In order to verify if activity patterns on weekdays differ from those in the weekends, we first must know which dates from the dataset are weekends. Next, we must subset on weekends and weekdays and plot the histogram and calculate the mean and median values again. Note: this part of the exercise uses the completed dataset from the previous processing step.
library(timeDate)
# Compose character vectors of activity dates and default time and create a 'timeDate' object:
dates <- timeDate(paste(completeActivity$date, "00:00:00"))
# create boolean vectors with indication of weekday or day in weekend:
listWeekdays <- isWeekday(dates, wday = 1:5)
listWeekends <- isWeekend(dates, wday = 1:5)
# subset the imputed dataset:
weekdayActivity <- completeActivity[listWeekdays,]
weekendActivity <- completeActivity[listWeekends,]
# plot the activity diagram for weekday and weekend above each other (with same axis):
meanWeekdayActivityPerInterval <- ddply(weekdayActivity, .(interval), summarise, steps = mean(steps,na.rm=TRUE))
meanWeekendActivityPerInterval <- ddply(weekendActivity, .(interval), summarise, steps = mean(steps,na.rm=TRUE))
# plot the activity diagram for weekday and weekend above each other (with same axis):
par(mfrow=c(2,1))
plot(meanWeekdayActivityPerInterval$interval,meanWeekdayActivityPerInterval$steps, type = "l", xlab="time (in '24hr+mi' notation)", ylab="steps", main="Daily weekday activity pattern", axes=FALSE)
axis(side=1, at=seq(0, 2400, by=100))
axis(side=2, at=seq(0, 210, by=25))
plot(meanWeekendActivityPerInterval$interval,meanWeekendActivityPerInterval$steps, type = "l", xlab="time (in '24hr+mi' notation)", ylab="steps", main="Daily weekend activity pattern", axes=FALSE)
axis(side=1, at=seq(0, 2400, by=100))
axis(side=2, at=seq(0, 210, by=25))
From these activity plots it can be observed that weekend activity, on average, starts later on the day and continues until later in the evening. The weekday activity has two peaks around office opening and closing times.
# calculate for both subsets the daily total of steps and the mean and meadian of this total:
totalWeekdayActivityPerDay <- ddply(weekdayActivity, .(date), summarise, steps = sum(steps,na.rm=TRUE))
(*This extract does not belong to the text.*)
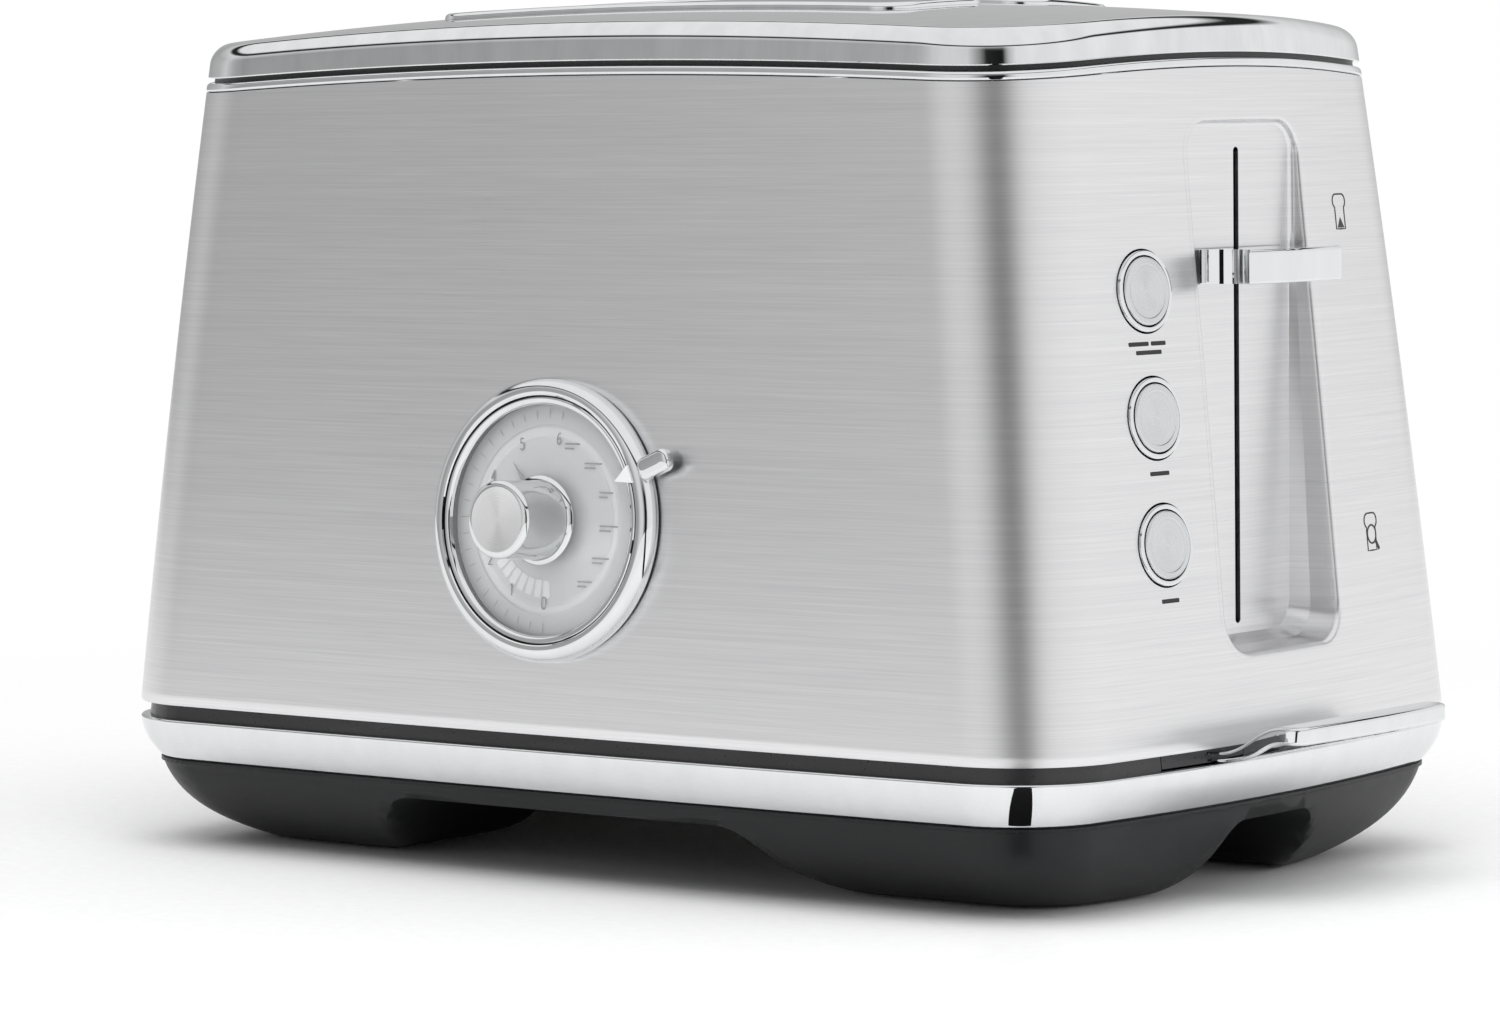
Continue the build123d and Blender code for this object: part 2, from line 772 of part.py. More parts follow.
# Dial: sections turn about the dial's own axis, first coordinate outwards from it, second off the face
dial_axis = Axis(dial_plane.origin, dial_plane.z_dir)
dial_section = Plane(
    dial_plane.origin, x_dir=dial_plane.x_dir, z_dir=dial_plane.x_dir.cross(dial_plane.z_dir)
)
neck_inner = neck_radius - cup_wall
lens_top = lens_rise + lens_wall
cup_floor = 1.5
shaft_hole = shaft_radius + 0.4


def round_spot(angle, radius):
    """Place on the dial: angle clockwise from the top, as seen from in front, and radius."""
    return (radius * sin(radians(angle)), radius * cos(radians(angle)))


with BuildPart() as dial_cup:
    with BuildSketch(dial_section):
        with BuildLine():
            Polyline(
                (shaft_hole, -cup_depth),
                (neck_radius, -cup_depth),
                (neck_radius, -3.4),
                (neck_radius + 5, -3.4),
                (neck_radius + 5, -2.0),
                (neck_radius, -2.0),
                (neck_radius, lens_top),
                (neck_inner, lens_top),
                (neck_inner, face_rise - face_wall),
                (neck_inner - 2, face_rise - face_wall),
                (neck_inner - 2, -cup_depth + cup_floor),
                (shaft_hole, -cup_depth + cup_floor),
                close=True,
            )
        make_face()
    revolve(axis=dial_axis)
finish(dial_cup, "dial_cup")

# Printed dial face, with a shallow raised ring round its middle
with BuildPart() as dial_face:
    with BuildSketch(dial_plane.offset(face_rise - face_wall)):
        Circle(neck_inner - 0.1)
        Circle(shaft_hole + 0.2, mode=Mode.SUBTRACT)
    extrude(amount=face_wall)
finish(dial_face, "dial_face")

# Light blocks that count down the toasting time
with BuildPart() as light_blocks:
    with BuildSketch(dial_plane.offset(face_rise)):
        for step in range(light_count):
            angle = light_first + step * light_step
            with Locations(Location(round_spot(angle, light_radius), -angle)):
                RectangleRounded(light_width, light_height, 0.3)
    extrude(amount=0.15)
finish(light_blocks, "light_blocks")

# Clear cover over the face
with BuildPart() as dial_lens:
    with BuildSketch(dial_plane.offset(lens_rise)):
        Circle(neck_inner - 0.1)
        Circle(shaft_hole, mode=Mode.SUBTRACT)
    extrude(amount=lens_wall)
finish(dial_lens, "dial_lens")

# Fixed lip that holds the cover down
lip_top = lens_top + lip_wall
with BuildPart() as dial_lip:
    with BuildSketch(dial_section):
        with BuildLine():
            Line((neck_inner - 0.7, lens_top), (neck_radius - 0.3, lens_top))
            Line((neck_radius - 0.3, lens_top), (neck_radius - 0.3, lip_top))
            Line((neck_radius - 0.3, lip_top), (neck_inner + 0.1, lip_top))
            Line((neck_inner + 0.1, lip_top), (neck_inner - 0.7, lens_top))
        make_face()
    revolve(axis=dial_axis)
finish(dial_lip, "dial_lip")

# Selector ring: a polished ring that turns on the cup's neck, with a thumb tab
ring_bore = neck_radius + ring_clearance
ring_shelf = lip_top + part_gap
with BuildPart() as selector_ring:
    with BuildSketch(dial_section):
        with BuildLine():
            Polyline(
                (ring_radius, 2.2),
                (ring_radius - 0.6, ring_lift),
                (ring_bore, ring_lift),
                (ring_bore, ring_shelf),
                (ring_bore + 0.8, ring_shelf),
            )
            ThreePointArc(
                (ring_bore + 0.8, ring_shelf), (ring_radius - 1.1, ring_shelf - 0.7), (ring_radius, 2.2)
            )
        make_face()
    revolve(axis=dial_axis)
    with BuildSketch(dial_plane.offset(2.0)):
        with Locations(Location(round_spot(tab_angle, ring_radius + tab_reach / 2 - 1), -tab_angle)):
            RectangleRounded(tab_width, tab_reach + 2, 1.6)
    extrude(amount=2.8)
finish(selector_ring, "selector_ring")

# White pointer on the ring's inner edge
with BuildPart() as selector_pointer:
    with BuildSketch(dial_plane.offset(ring_shelf)):
        with BuildLine():
            Polyline(
                round_spot(tab_angle, neck_radius - 4.2),
                round_spot(tab_angle - 4.2, ring_bore + 0.6),
                round_spot(tab_angle + 4.2, ring_bore + 0.6),
                close=True,
            )
        make_face()
    extrude(amount=0.35)
finish(selector_pointer, "selector_pointer")

# Darkness knob: a turned metal cup on a shaft
shaft_end = -cup_depth - shaft_drop
shaft_tip = 12.0
with BuildPart() as darkness_knob:
    with BuildSketch(dial_section):
        with BuildLine():
            Polyline(
                (shaft_radius, knob_base),
                (knob_collar, knob_base),
                (knob_collar, knob_base + 0.7),
                (knob_radius, knob_base + 1.3),
                (knob_radius - 0.2, knob_rise - 0.8),
                (knob_radius - knob_edge, knob_rise),
                (0, knob_rise - 0.35),
                (0, shaft_tip),
                (shaft_radius, shaft_tip),
                (shaft_radius, knob_base),
            )
        make_face()
    revolve(axis=dial_axis)
finish(darkness_knob, "darkness_knob")

with BuildPart() as knob_shaft:
    with BuildSketch(dial_plane.offset(shaft_end)):
        Circle(shaft_radius)
    extrude(amount=shaft_tip - shaft_end)
finish(knob_shaft, "knob_shaft")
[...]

meanTotalWeekdayActivityPerDay <- mean(totalWeekdayActivityPerDay$steps,na.rm=TRUE)
medianTotalWeekdayActivityPerDay <- median(totalWeekdayActivityPerDay$steps,na.rm=TRUE)
totalWeekendActivityPerDay <- ddply(weekendActivity, .(date), summarise, steps = sum(steps,na.rm=TRUE))
meanTotalWeekendActivityPerDay <- mean(totalWeekendActivityPerDay$steps,na.rm=TRUE)
medianTotalWeekendActivityPerDay <- median(totalWeekendActivityPerDay$steps,na.rm=TRUE)
# plot the histogram for weekday and weekend activity next to each other (with same axis):
par(mfrow=c(1,2))
histBreaks <- c(0,5000,10000,15000,20000,25000)
hist(totalWeekdayActivityPerDay$steps, xlab="total steps per day", main="Weekday activity", breaks=histBreaks)
hist(totalWeekendActivityPerDay$steps, xlab="total steps per day", main="Weekend activity", breaks=histBreaks)
The mean and median values for step activity on weekdays and in the weekend are presented in the following table:
. | weekdays | weekend |
---|---|---|
mean | 10255.85 | 12201.52 |
median | 10765.0 | 11646.0 |
From these histograms and numbers it can be concluded that total activies in the weekend are less than during weekdays.